Ma come abbiamo detto gli archeologi pensano che prima di questa fortezza ci fosse un piccolo edificio di culto, magari un semplice capanno fatto in argilla e paglia e sostenuto da travi di legno, che fu però cancellato dalla nuova costruzione. Sono stati ritrovati diversi materiali che confermerebbero questa tesi, ad esempio dei bronzetti votivi scoperti già negli anni Settanta, piccole statuette di una decina di centimetri di altezza che venivano offerte alle divinità. Durante quest’ultima fase di scavi sono state inoltre rinvenute moltissime punte di ferro, tagliate però in modo troppo grezzo per essere utilizzate a scopo militare, come lance o frecce, e quindi più adatte a essere un’offerta religiosa.

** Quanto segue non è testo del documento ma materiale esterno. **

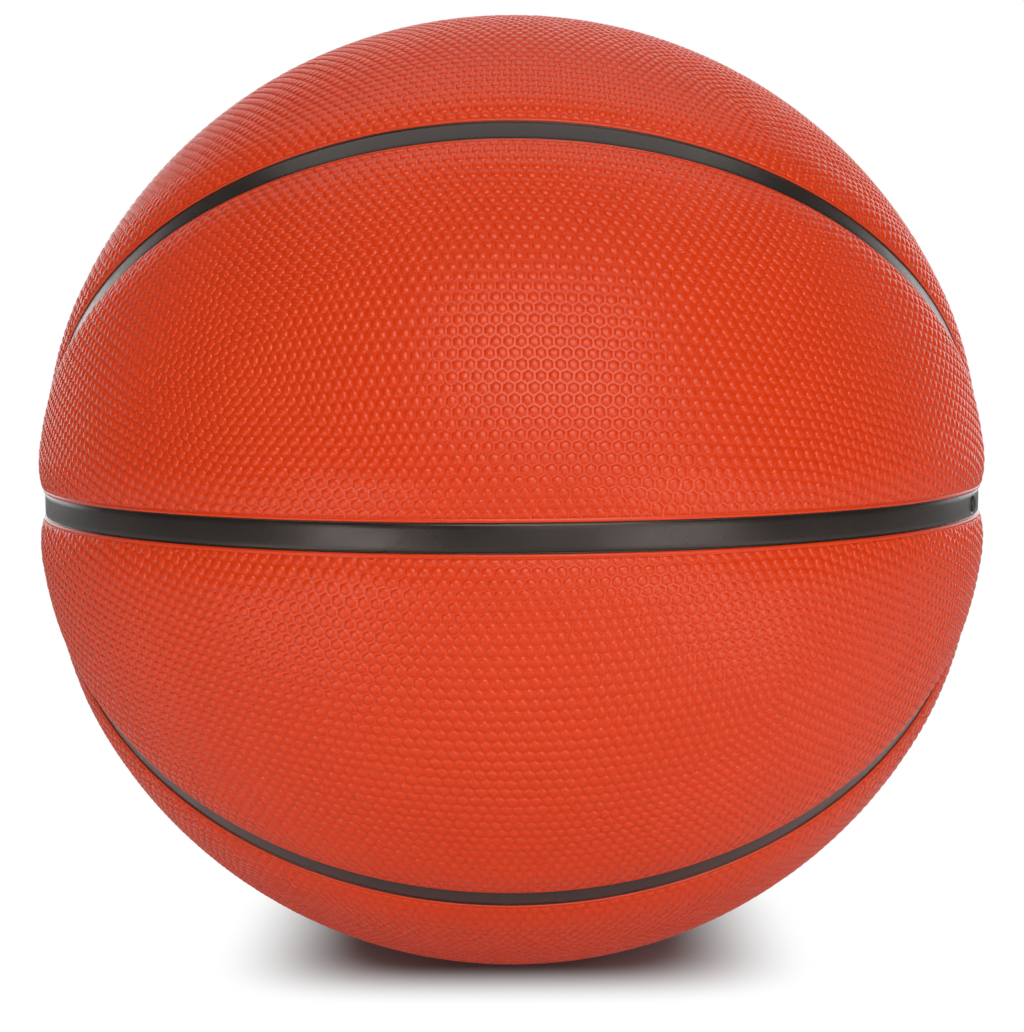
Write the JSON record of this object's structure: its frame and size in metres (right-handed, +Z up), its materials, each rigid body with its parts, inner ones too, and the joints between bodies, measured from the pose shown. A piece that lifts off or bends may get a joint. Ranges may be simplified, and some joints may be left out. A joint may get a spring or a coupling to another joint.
{
  "type": "basketball",
  "caption": "Round moulded ball with a pebbled orange cover in curved panels, black sunk channels between them and a needle valve in the middle channel.",
  "frame": {"origin": "centre of the ball", "axes": "+Z up, square to the middle channel, which lies in the XY plane; X runs through the two places where the upright channel crosses the middle one, between the loops' round ends, and the ball is the same on all sides of it; the camera looks along +Y"},
  "size_m": [0.2392, 0.24, 0.24],
  "materials": {
    "cover": "pebbled, satin",
    "seam": "satin",
    "carcass": "matte",
    "winding": "wound nylon thread",
    "bladder": "smooth, satin",
    "housing": "matte",
    "plug": "matte"
  },
  "bodies": {
    "root": {"cap_panel_front_top": "cover", "cap_panel_front_bottom": "cover", "cap_panel_back_top": "cover", "cap_panel_back_bottom": "cover", "waist_panel_front_top": "cover", "waist_panel_front_bottom": "cover", "waist_panel_back_top": "cover", "waist_panel_back_bottom": "cover", "seam_loop_front_top": "seam", "seam_loop_front_bottom": "seam", "seam_loop_back_top": "seam", "seam_loop_back_bottom": "seam", "seam_ring_middle": "seam", "seam_strip_over_top": "seam", "seam_strip_under_base": "seam", "carcass_shell": "carcass", "winding_layer": "winding", "bladder": "bladder", "valve_housing": "housing", "valve_plug": "plug"}
  },
  "joints": []
}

Fra i frammenti di oggetti tornati alle luce durante le varie campagne di scavi, che Luca ci mostra nella loro “base operativa” ad Acone, ci sono dei pezzi di bucchero, un tipo di ceramica nera e lucida che veniva utilizzata in Etruria fra il VII e il V secolo a.C..
E ancora materiali di importazione greca del V secolo a.C. e parti di vasi con tipiche decorazioni celtiche “a unghiate” e perfino un castone di un anello in corniola a forma di scarabeo, che sul retro reca incisa una stilizzazione del mito di Eracle sulla zattera. “Questi materiali si possono sfruttare come indicatori temporali e grazie ad essi possiamo affermare che sul Monte Giovi c’è stata una frequentazione piuttosto costante fin dal VII secolo a.C.” dice il direttore dei lavori.
I ricercatori si augurano di poter proseguire queste ricerche in un’ulteriore campagna nello stesso periodo il prossimo anno, ma tutto dipende dalle amministrazioni locali. Per il momento il maggiore finanziatore degli scavi è stata l’Unione dei Comuni Valdarno e Valdisieve, insieme al Comune di Pontassieve che ha fornito l’alloggio e all’Università di Firenze che ha offerto il vitto. Sia le amministrazioni locali sia gli archeologi sperano di avere la possibilità di creare un’area archeologica riparata e protetta in vetta alla montagna e di esporre i reperti, dapprima in una mostra temporanea all’interno del Comune di Pontassieve e poi in modo definitivo nel polo museale di Dicomano.